The DFT basis function at bin k is a complex sinusoid that completes k cycles over the N samples. With a total captured duration T, those N samples span T seconds. Substitute t = n · Ts with Ts = T / N into a sine of frequency f and compare to the DFT kernel e^(−j 2π k n / N). This yields the relationship f = k / T. The lowest nonzero frequency the DFT can represent over that window is therefore 1 / T, not 1 Hz unless T = 1 s. When T = 2 s, the first nonzero frequency bin is at 0.5 Hz; a 3 Hz tone sits at k = f · T = 3 · 2 = 6. If you label the horizontal axis by raw k, a longer window simply shows a larger k because more complete cycles fit in the longer record.

Fix: map DFT bin index to Hertz

The correction is to scale the horizontal axis by the total duration. The bin index k is in “periods per record,” and converting to Hertz requires dividing by T. That is all that’s needed; the computation itself is fine.

from sage.all import *
import numpy as np

u = var('u')

fs = 15               # samples per second
dt = 1 / fs           # time step
span_s = 2            # total captured duration in seconds
n_total = fs * span_s # number of samples

sig_fn = sin(3 * 2 * pi * u)

t_grid = []
x_vals = []

# sample the signal over the chosen duration
for tt in np.arange(0, span_s, dt):
    x_vals.append(N(sig_fn(u=tt)))
    t_grid.append(tt)

def build_dft_expr():
    acc = ''
    q = var('q')
    for n in range(0, n_total, 1):
        acc = acc + '+' + str(x_vals[n] * e^(-(i * 2 * pi * q * n) / n_total))
    return acc[1:]

dft_expr = build_dft_expr()

def eval_bin(expr, idx):
    q = var('q')
    f_callable = fast_callable(SR(expr), vars=[q])
    return f_callable(idx)

k_idx = []
mag_vals = []

# evaluate DFT magnitude across bins
for kk in np.arange(0, n_total, 1):
    val = eval_bin(dft_expr, kk)
    k_idx.append(kk)
    mag_vals.append(N(abs(val)))

# CORRECT frequency axis in Hertz
df_hz = 1.0 / span_s
freq_axis_hz = [kk / span_s for kk in k_idx]
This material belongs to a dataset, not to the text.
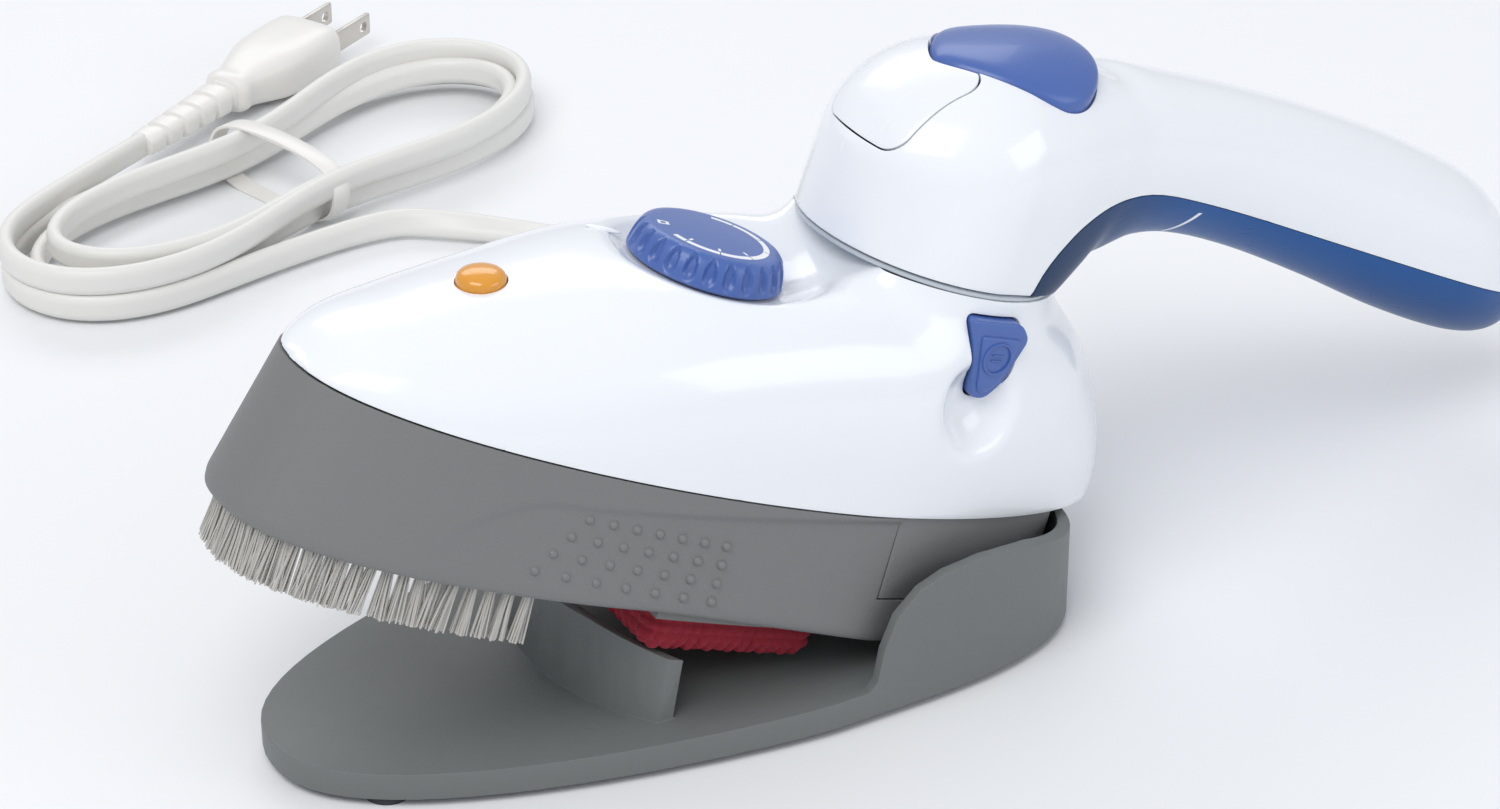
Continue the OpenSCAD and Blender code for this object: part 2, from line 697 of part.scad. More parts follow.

With this mapping, the 3 Hz tone appears at 3 Hz regardless of whether T is 1 s, 2 s, or 3 s. The apparent “doubling” or “tripling” at k = 6 or k = 9 is expected in bin index space because the longer window contains 6 or 9 full cycles, respectively. In Hertz, the peak is stationary at 3 Hz.

Why it matters

DFT outputs are indexed by cycle count over the observation window, not by absolute time. Unless you explicitly carry timing information into your frequency axis, any plot will reflect “periods per record” rather than “periods per second.” That is why feeding only the samples into a transform is insufficient to recover frequency units; the mapping to Hertz depends on the duration T and it must be applied when you label or interpret the spectrum. Longer records still help: the spacing between resolvable spectral lines is 1 / T, so increasing T gives you finer frequency spacing without moving the true tone in Hertz—once the axis is scaled properly.

Wrap-up

If you see a spectral peak “moving” from 3 to 6 to 9 when you lengthen the record, the computation is fine and the plot is mislabeled. DFT bin k is the count of periods across the captured duration T. Convert to physical frequency with f = k / T and the peak will sit at 3 Hz, as it should. Keep the duration alongside the samples, and always scale the horizontal axis by 1 / T when you want Hertz.